If you're thinking about joining what appears to be a legitimate multilevel marketing plan, take time to learn about the plan. What's the company's track record? What products does it sell? Does it sell products to the public-at-large? Does it have the evidence to back up the claims it makes about its product? Is the product competitively priced? Is it likely to appeal to a large customer base? How much is the investment to join the plan? Is there a minimum monthly sales commitment to earn a commission? Will you be required to recruit new distributors to earn your commission?
Be skeptical if a distributor tells you that for the price of a "start-up kit" of inventory and sales literature – and sometimes a commitment to sell a specific amount of the product or service each month – you'll be on the road to riches. Often consumers spend a lot of money to "build their business" by participating in training programs, buying sales leads or purchasing the products themselves. Too often, these purchases are all they ever see for their investments.

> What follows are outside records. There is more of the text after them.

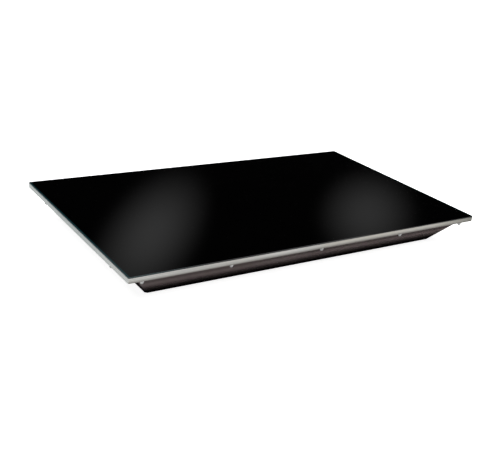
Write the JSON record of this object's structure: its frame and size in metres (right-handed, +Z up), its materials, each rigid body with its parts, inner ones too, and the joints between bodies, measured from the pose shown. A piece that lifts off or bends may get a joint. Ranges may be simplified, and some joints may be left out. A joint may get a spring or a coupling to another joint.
{
  "type": "electric food warmer tray",
  "caption": "Flat electric food warmer with a black glass top in a thin metal rim over a shallow flared pan; rear knob, rocker switch and reset button.",
  "frame": {"origin": "centre of the underside of the pan, on the surface that the tray stands on", "axes": "+X along the width to the right, +Y to the rear where the controls are, +Z up; the front faces -Y"},
  "size_m": [0.914, 0.541, 0.077],
  "materials": {
    "black_glass": "polished opaque black",
    "black_silicone": "satin cured bead",
    "sponge_silicone": "fine closed-cell",
    "stainless": "fine brushed along its length",
    "plated_steel": "zinc plated",
    "bright_nut": "bright plated",
    "pan_steel": "dark heat-toned satin sheet",
    "foil": "thin bright foil",
    "cable_silicone": "matt silicone insulation",
    "glass_wool": "fibrous",
    "aluminised": "spangled dip coat",
    "phenolic": "moulded brown phenolic",
    "dial_print": "black enamelled with pale marks",
    "black_plastic": "finely grained",
    "white_inlay": "smooth",
    "switch_plastic": "smooth",
    "rocker_lens": "translucent red",
    "red_button": "smooth red",
    "copper": "drawn copper tube",
    "white_ceramic": "unglazed",
    "brass": "turned",
    "wire_silicone": "matt silicone insulation"
  },
  "bodies": {
    "chassis": {"glass_top": "black_glass", "edge_seal": "black_silicone", "glass_gasket": "sponge_silicone", "rim_frame": "stainless", "rim_studs": "plated_steel", "stud_washers": "plated_steel", "cap_nuts": "bright_nut", "lower_pan": "pan_steel", "heater_foil": "foil", "heating_cable": "cable_silicone", "heater_leads": "cable_silicone", "insulation_blanket": "glass_wool", "retainer_plate": "aluminised", "support_channels": "aluminised", "retainer_screws": "plated_steel", "control_bay": "pan_steel", "control_panel": "stainless", "panel_screws": "bright_nut", "thermostat_body": "phenolic", "thermostat_nut": "plated_steel", "dial_plate": "dial_print", "rocker_housing": "switch_plastic", "rocker_pin": "plated_steel", "limiter_body": "phenolic", "limiter_nut": "plated_steel", "reset_spring": "plated_steel", "thermostat_bulb": "copper", "thermostat_capillary": "copper", "limiter_bulb": "copper", "limiter_capillary": "copper", "gland_body": "black_plastic", "gland_seal": "black_silicone", "gland_dome_nut": "black_plastic", "gland_locknut": "black_plastic", "terminal_block": "white_ceramic", "terminal_screws": "brass", "earth_stud": "brass", "earth_nuts": "brass", "internal_wiring": "wire_silicone"},
    "knob": {"control_knob": "black_plastic", "knob_pointer": "white_inlay", "thermostat_shaft": "plated_steel"},
    "rocker": {"power_rocker": "rocker_lens"},
    "reset": {"reset_button": "red_button"}
  },
  "joints": [
    {"name": "knob_turn", "type": "hinge", "parent": "chassis", "child": "knob", "pos_m": [0.135, 0.2517, 0.03018], "axis": [0, -1, 0], "range_deg": [0, 300]},
    {"name": "rocker_tilt", "type": "hinge", "parent": "chassis", "child": "rocker", "pos_m": [0.088, 0.251, 0.03018], "axis": [1, 0, 0], "range_deg": [0, 20]},
    {"name": "reset_press", "type": "slide", "parent": "chassis", "child": "reset", "axis": [0, -1, 0], "range_m": [0, 0.002], "stiffness_N_per_m": 400, "springref_m": -0.001, "deforming": ["reset_spring"]}
  ]
}
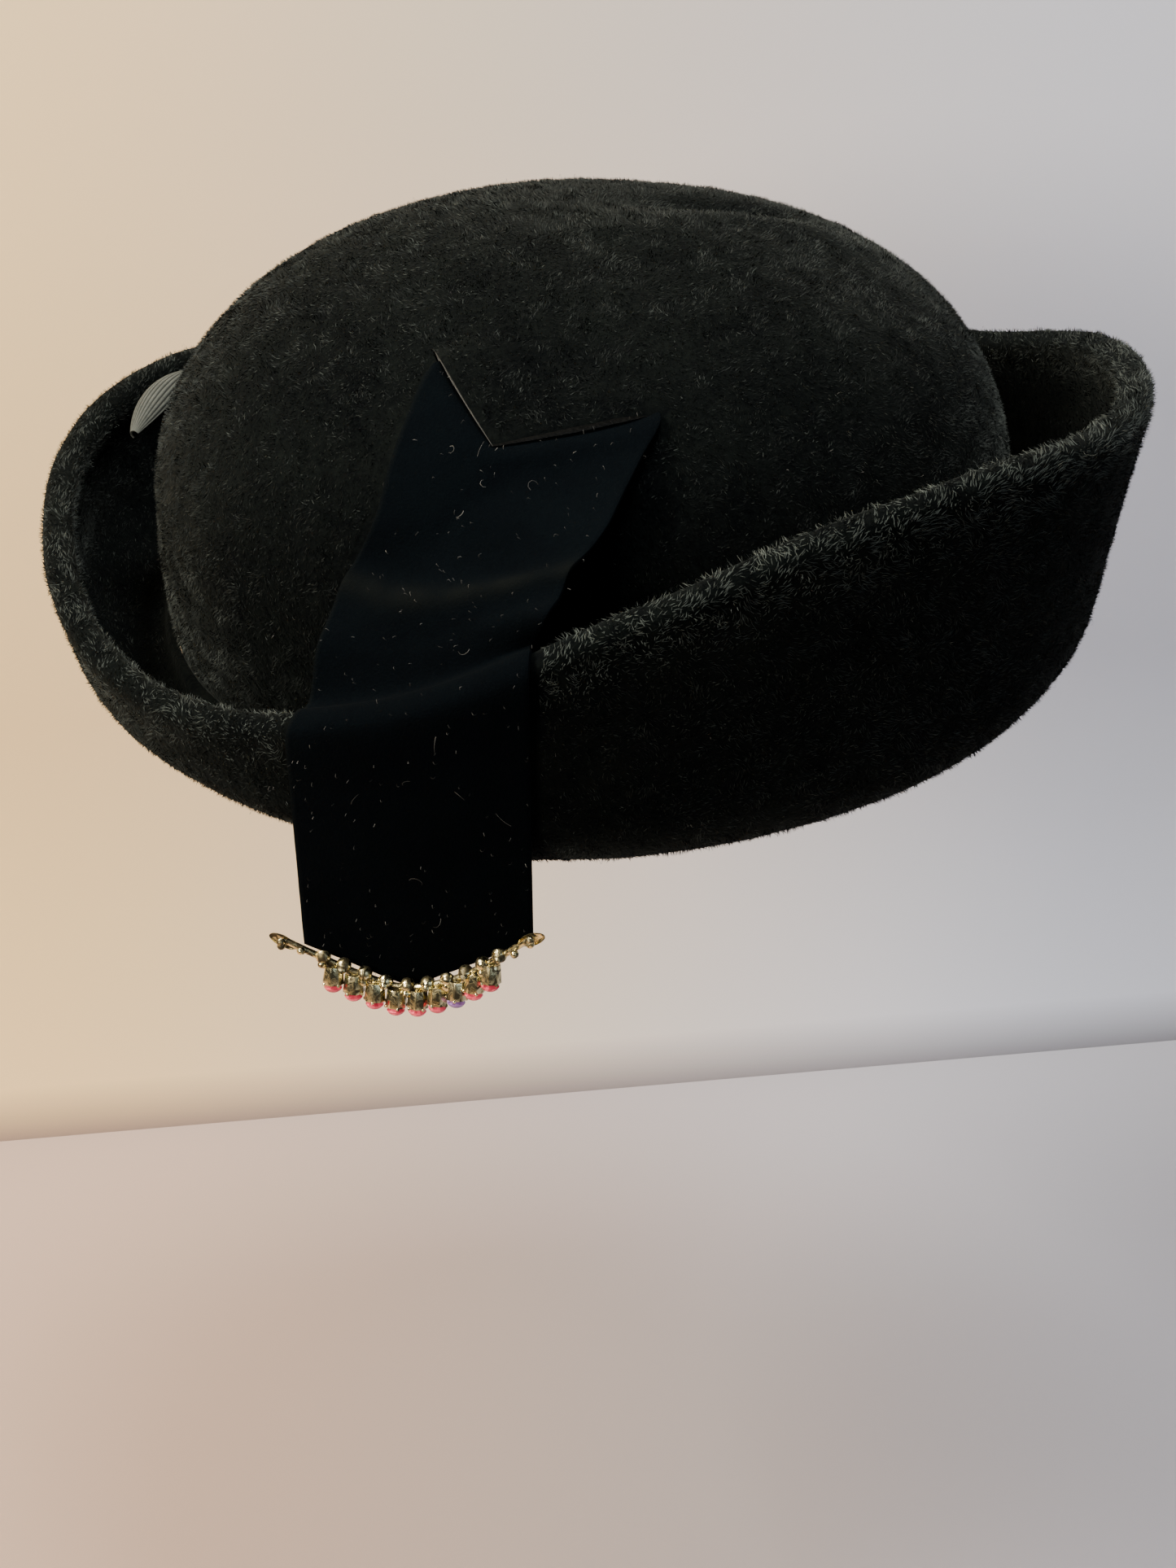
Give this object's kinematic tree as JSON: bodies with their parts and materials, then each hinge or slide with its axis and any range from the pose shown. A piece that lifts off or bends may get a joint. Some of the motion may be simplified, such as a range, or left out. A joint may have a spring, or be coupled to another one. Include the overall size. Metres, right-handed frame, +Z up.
{
  "type": "felt hat",
  "caption": "Soft round-crowned velour felt hat with a brim turned up all round, a velvet ribbon let through a V slit in the crown and hung over the brim, and a set-stone jewel on its end.",
  "frame": {"origin": "middle of the head opening, on the plane where the crown meets the brim and the head goes in", "axes": "+Z up through the crown, as the hat is worn; the wearer looks along -Y and the wearer's right side, with the ribbon, is -X"},
  "size_m": [0.2202, 0.2561, 0.1382],
  "materials": {
    "velour_felt": "long-napped black velour fur felt",
    "velvet": "black velvet with a blue cast",
    "grosgrain": "faded grey ribbed ribbon",
    "gilt_setting": "pale gilt, polished",
    "pink_glass": "cut pink-red glass, iridescent"
  },
  "bodies": {
    "root": {"crown": "velour_felt", "brim": "velour_felt", "ribbon": "velvet", "grosgrain_loop": "grosgrain", "jewel_setting": "gilt_setting", "stone_1": "pink_glass", "stone_2": "pink_glass", "stone_3": "pink_glass", "stone_4": "pink_glass", "stone_5": "pink_glass", "stone_6": "pink_glass", "stone_7": "pink_glass", "stone_8": "pink_glass", "stone_9": "pink_glass"}
  },
  "joints": []
}
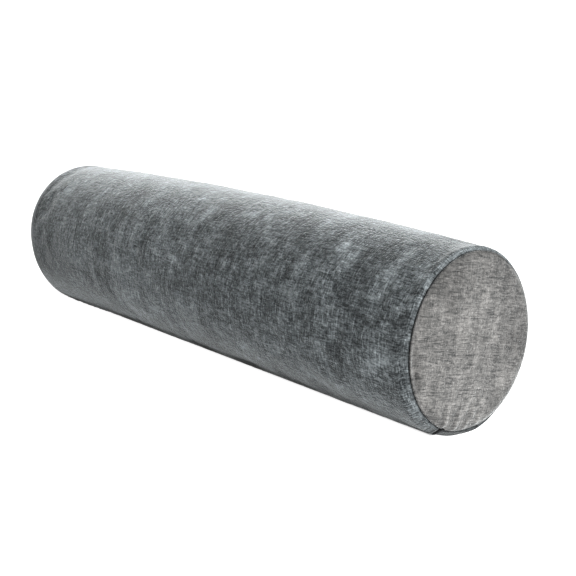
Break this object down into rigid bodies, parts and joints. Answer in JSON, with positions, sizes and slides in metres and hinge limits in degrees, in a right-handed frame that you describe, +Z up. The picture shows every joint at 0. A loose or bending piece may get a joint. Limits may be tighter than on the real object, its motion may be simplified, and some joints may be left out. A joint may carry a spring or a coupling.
{
  "type": "neck roll pillow",
  "caption": "Firm round neck roll pillow in grey chenille: a slightly swelled body with a crowned round panel sewn into each end, lying on its side.",
  "frame": {"origin": "on the surface the roll lies on, under the centre of its bounding box", "axes": "+X along the roll towards the near end, +Z up, -Y towards the front, where the closing seam is"},
  "size_m": [0.5972, 0.155, 0.1527],
  "materials": {
    "chenille": "mottled mid-grey chenille with a short soft pile and a light sheen"
  },
  "bodies": {
    "root": {"body_roll": "chenille", "end_panel_near": "chenille", "end_panel_far": "chenille"}
  },
  "joints": []
}
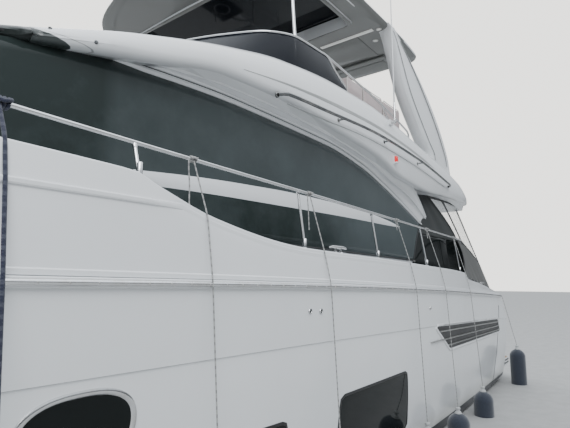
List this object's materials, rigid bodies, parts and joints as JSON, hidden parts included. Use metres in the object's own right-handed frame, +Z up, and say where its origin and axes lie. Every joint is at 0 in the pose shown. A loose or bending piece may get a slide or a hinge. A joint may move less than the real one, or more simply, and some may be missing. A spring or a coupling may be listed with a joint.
{
  "type": "motor yacht",
  "caption": "Flybridge motor yacht afloat: decked planing hull, glazed deckhouse, hardtop flybridge, canvas-enclosed cockpit, bathing platform, twin shafts and rudders.",
  "frame": {"origin": "on the waterline, on the centreline, amidships", "axes": "+X to the bow, +Y to port, +Z up"},
  "size_m": [21.43, 5.447, 8.6157],
  "materials": {
    "gelcoat": "white polished gelcoat",
    "tinted_glass": "dark grey-green tinted, polished",
    "stainless": "polished stainless steel",
    "canvas": "woven acrylic canvas",
    "cushion": "stitched upholstery",
    "fender_cover": "navy knitted cover",
    "bronze": "cast bronze",
    "wood": "satin varnished",
    "dash": "matte black"
  },
  "bodies": {
    "root": {"hull": "gelcoat", "stern": "gelcoat", "foredeck": "gelcoat", "side_deck_port": "gelcoat", "side_deck_stbd": "gelcoat", "bulwark_port": "gelcoat", "bulwark_stbd": "gelcoat", "rubbing_strake": "stainless", "swim_platform": "gelcoat", "coachroof": "gelcoat", "foredeck_sunpad": "cushion", "anchor_gear": "stainless", "guard_rail": "stainless", "fender_1": "fender_cover", "fender_2": "fender_cover", "fender_3": "fender_cover", "fender_4": "fender_cover", "fender_5": "fender_cover", "shaft_port": "stainless", "shaft_stbd": "stainless", "deckhouse": "gelcoat", "side_glass_port": "tinted_glass", "side_glass_stbd": "tinted_glass", "windscreen": "tinted_glass", "saloon_sofa": "cushion", "galley_unit": "wood", "lower_console": "dash", "cockpit_bench": "cushion", "cockpit_table": "wood", "fly_stairs": "stainless", "canvas_enclosure": "canvas", "flybridge": "gelcoat", "fly_windscreen": "tinted_glass", "fly_console": "gelcoat", "upper_seat": "cushion", "fly_sofa": "cushion", "fly_table": "wood", "wet_bar": "gelcoat", "fly_rail": "stainless", "arch_port": "gelcoat", "arch_stbd": "gelcoat", "hardtop": "gelcoat", "antenna_mast": "gelcoat"},
    "garage_door": {"garage_door": "gelcoat"},
    "gate_port": {"transom_gate_port": "gelcoat"},
    "gate_stbd": {"transom_gate_stbd": "gelcoat"},
    "foredeck_hatch": {"foredeck_hatch": "tinted_glass"},
    "saloon_door": {"saloon_door": "tinted_glass"},
    "lower_wheel": {"lower_wheel": "stainless"},
    "upper_wheel": {"upper_wheel": "stainless"},
    "rudder_port": {"rudder_port": "bronze"},
    "rudder_stbd": {"rudder_stbd": "bronze"},
    "propeller_port": {"propeller_port": "bronze"},
    "propeller_stbd": {"propeller_stbd": "bronze"},
    "tab_port": {"trim_tab_port": "stainless"},
    "tab_stbd": {"trim_tab_stbd": "stainless"},
    "sunroof": {"sunroof": "tinted_glass"},
    "radar": {"radar_scanner": "gelcoat"},
    "antenna": {"vhf_antenna_port": "gelcoat"},
    "stair_hatch": {"stair_hatch": "gelcoat"}
  },
  "joints": [
    {"name": "garage_door_hinge", "type": "hinge", "parent": "root", "child": "garage_door", "pos_m": [-9.5724, 0, 1.44], "axis": [0, 1, 0], "range_deg": [0, 85]},
    {"name": "gate_port_hinge", "type": "hinge", "parent": "root", "child": "gate_port", "pos_m": [-9.025, 1.8876, 1.75], "axis": [0, 0, 1], "range_deg": [0, 80]},
    {"name": "gate_stbd_hinge", "type": "hinge", "parent": "root", "child": "gate_stbd", "pos_m": [-9.025, -1.8876, 1.75], "axis": [0, 0, -1], "range_deg": [0, 80]},
    {"name": "foredeck_hatch_hinge", "type": "hinge", "parent": "root", "child": "foredeck_hatch", "pos_m": [7.088, 0, 2.7684], "axis": [0, 1, 0], "range_deg": [0, 75]},
    {"name": "saloon_door_slide", "type": "slide", "parent": "root", "child": "saloon_door", "axis": [0, 1, 0], "range_m": [0, 0.9]},
    {"name": "lower_wheel_turn", "type": "hinge", "parent": "root", "child": "lower_wheel", "pos_m": [0.84, -0.9, 2.29], "axis": [1, 0, 0], "range_deg": [-540, 540]},
    {"name": "upper_wheel_turn", "type": "hinge", "parent": "root", "child": "upper_wheel", "pos_m": [-2.42, -0.7, 4.5], "axis": [1, 0, 0], "range_deg": [-540, 540]},
    {"name": "rudder_port_turn", "type": "hinge", "parent": "root", "child": "rudder_port", "pos_m": [-8.9, 1.05, -0.8], "axis": [0, 0, 1], "range_deg": [-35, 35]},
    {"name": "rudder_stbd_turn", "type": "hinge", "parent": "root", "child": "rudder_stbd", "pos_m": [-8.9, -1.05, -0.8], "axis": [0, 0, 1], "range_deg": [-35, 35]},
    {"name": "propeller_port_spin", "type": "hinge", "parent": "root", "child": "propeller_port", "pos_m": [-8, 1.05, -0.88], "axis": [0.9925, 0, 0.1219], "continuous": true},
    {"name": "propeller_stbd_spin", "type": "hinge", "parent": "root", "child": "propeller_stbd", "pos_m": [-8, -1.05, -0.88], "axis": [0.9925, 0, 0.1219], "continuous": true},
    {"name": "tab_port_hinge", "type": "hinge", "parent": "root", "child": "tab_port", "pos_m": [-10.1084, 1.3814, -0.1593], "axis": [0, -0.9512, -0.3086], "range_deg": [0, 20]},
    {"name": "tab_stbd_hinge", "type": "hinge", "parent": "root", "child": "tab_stbd", "pos_m": [-10.1084, -1.3814, -0.1593], "axis": [0, -0.9512, 0.3086], "range_deg": [0, 20]},
    {"name": "sunroof_slide", "type": "slide", "parent": "root", "child": "sunroof", "axis": [-1, 0, 0], "range_m": [0, 1]},
    {"name": "radar_spin", "type": "hinge", "parent": "root", "child": "radar", "pos_m": [-6.25, 0, 6.8], "axis": [0, 0, 1], "continuous": true},
    {"name": "antenna_fold", "type": "hinge", "parent": "root", "child": "antenna", "pos_m": [-4.65, 2.33, 4.25], "axis": [0, -1, 0], "range_deg": [0, 88]},
    {"name": "stair_hatch_hinge", "type": "hinge", "parent": "root", "child": "stair_hatch", "pos_m": [-6.222, 1.125, 3.8384], "axis": [0, 1, 0], "range_deg": [0, 85]}
  ],
  "couplings": [
    {"joint": "upper_wheel_turn", "follows": "lower_wheel_turn", "ratio": 1},
    {"joint": "rudder_port_turn", "follows": "lower_wheel_turn", "ratio": 0.0648},
    {"joint": "rudder_stbd_turn", "follows": "lower_wheel_turn", "ratio": 0.0648}
  ]
}
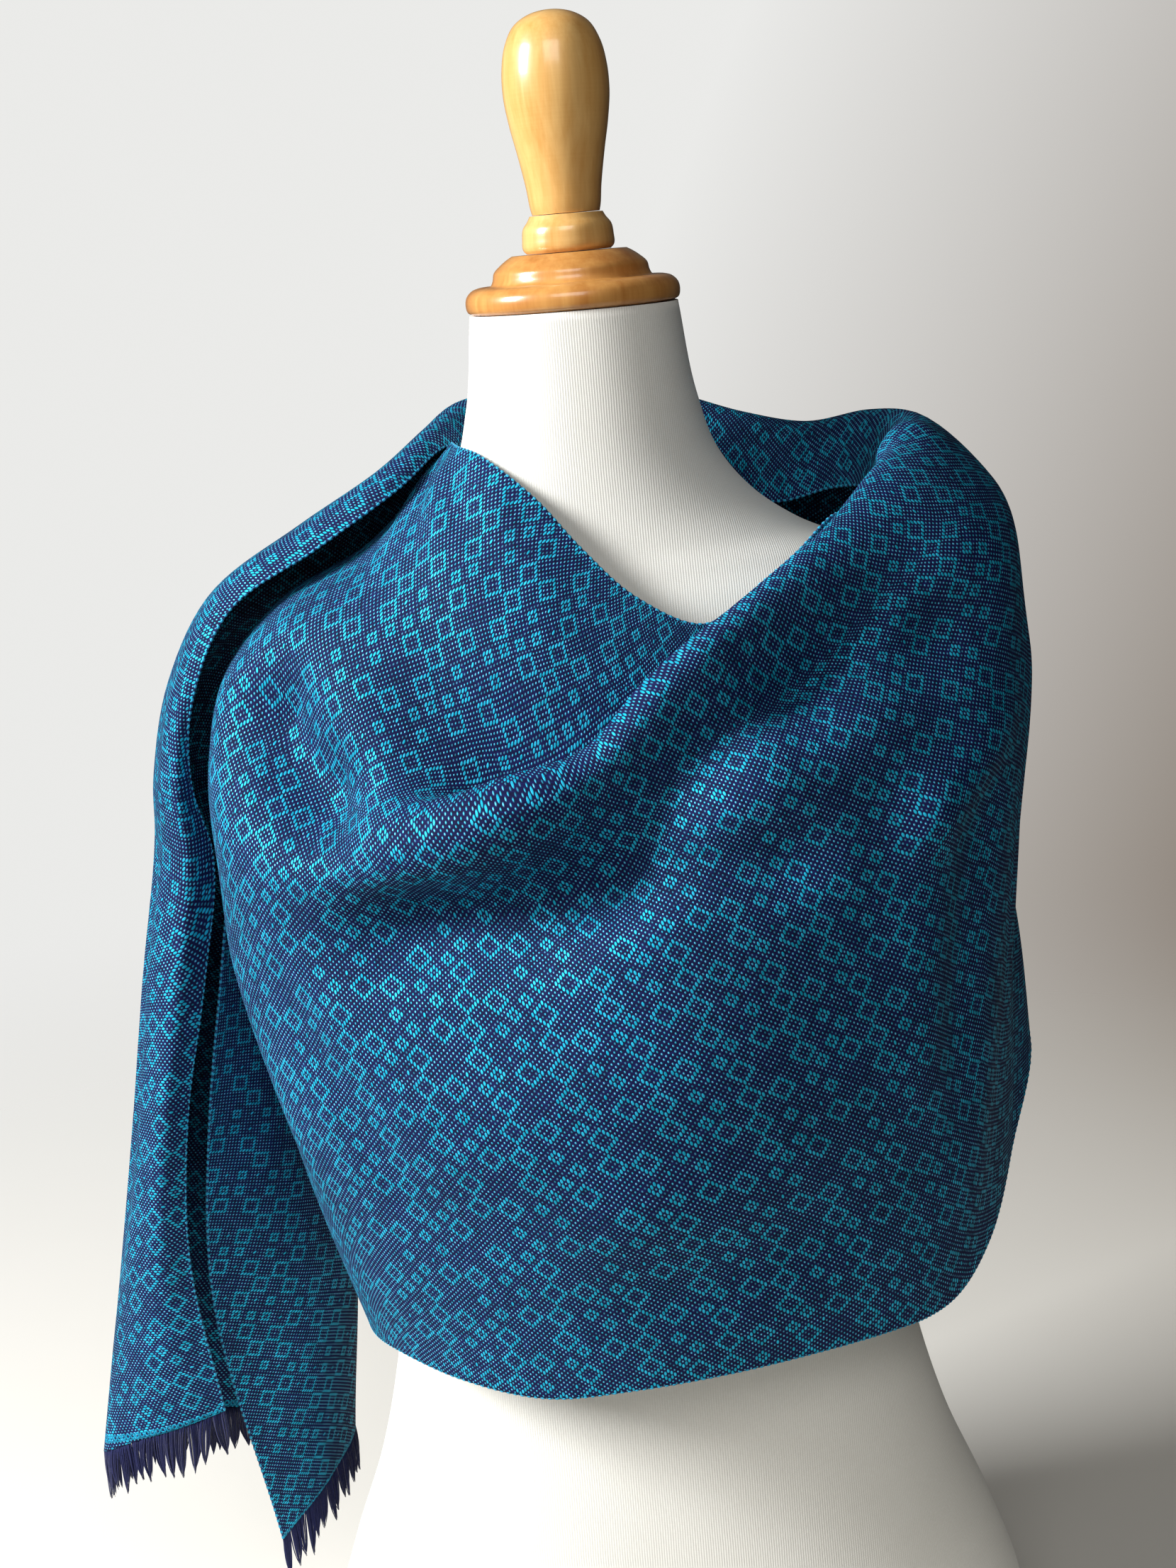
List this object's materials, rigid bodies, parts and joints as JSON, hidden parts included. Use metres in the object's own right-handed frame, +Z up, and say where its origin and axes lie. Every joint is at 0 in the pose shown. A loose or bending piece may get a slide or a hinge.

If you decide to become a distributor, you are legally responsible for the claims you make about the company, its product and the business opportunities it offers. That applies even if you're repeating claims you read in a company brochure or advertising flyer. The Federal Trade Commission advises you to verify the research behind any claims about a product's performance before repeating those claims to a potential customer.
In addition, if you solicit new distributors, you are responsible for the claims you make about a distributor's earnings potential. Be sure to represent the opportunity honestly and avoid making unrealistic promises. If those promises fall through, remember that you could be held liable.
Evaluating a Plan
The FTC suggests that you use common sense when evaluating a multilevel marketing opportunity and consider these tips as you make your decision:
1. Avoid any plan that includes commissions for recruiting additional distributors. It may be an illegal pyramid.
2. Beware of plans that ask new distributors to purchase expensive products and marketing materials. These plans may be pyramids in disguise.
3. Be cautious of plans that claim you will make money through continued growth of your downline, that is, the number of distributors you recruit.
4. Beware of plans that claim to sell miracle products or promise enormous earnings. Ask the promoter to substantiate claims.
5. Beware of shills – "decoy" references paid by a plan's promoter to lie about their earnings through the plan.
6. Don't pay or sign any contracts in an "opportunity meeting" or any other pressure-filled situation. Insist on taking your time to think over your decision. Talk it over with a family member, friend, accountant or lawyer.
7. Do your homework! Check with your local Better Business Bureau and state Attorney General about any plan you're considering – especially when the claims about the product or your potential earnings seem too good to be true.
8. Remember that no matter how good a product and how solid a multilevel marketing plan may be, you'll need to invest sweat equity as well as dollars for your investment to pay off.
The FTC works for the consumer to prevent fraudulent, deceptive and unfair business practices in the marketplace and to provide information to help consumers spot, stop and avoid them. To file a complaint or to get free information on consumer issues, visit www.ftc.gov or call toll-free, 1-877-FTC-HELP (1-877-382-4357); TTY: 1-866-653-4261. The FTC enters Internet, telemarketing, identity theft and other fraud-related complaints into Consumer Sentinel, a secure, online database available to hundreds of civil and criminal law enforcement agencies in the U.S. and abroad.
Note about recruiting and commissions: Mary Kay claims that since you don't receive commission for "recruiting" but rather receive the commission for their inventory order, it is not a pyramid scheme. The bottom line is that commissions in Mary Kay are tied to recruiting, period. Recruit more, earn a higher percentage. They try to distinguish between just recruiting, and recruiting plus an inventory order. It's virtually the same thing.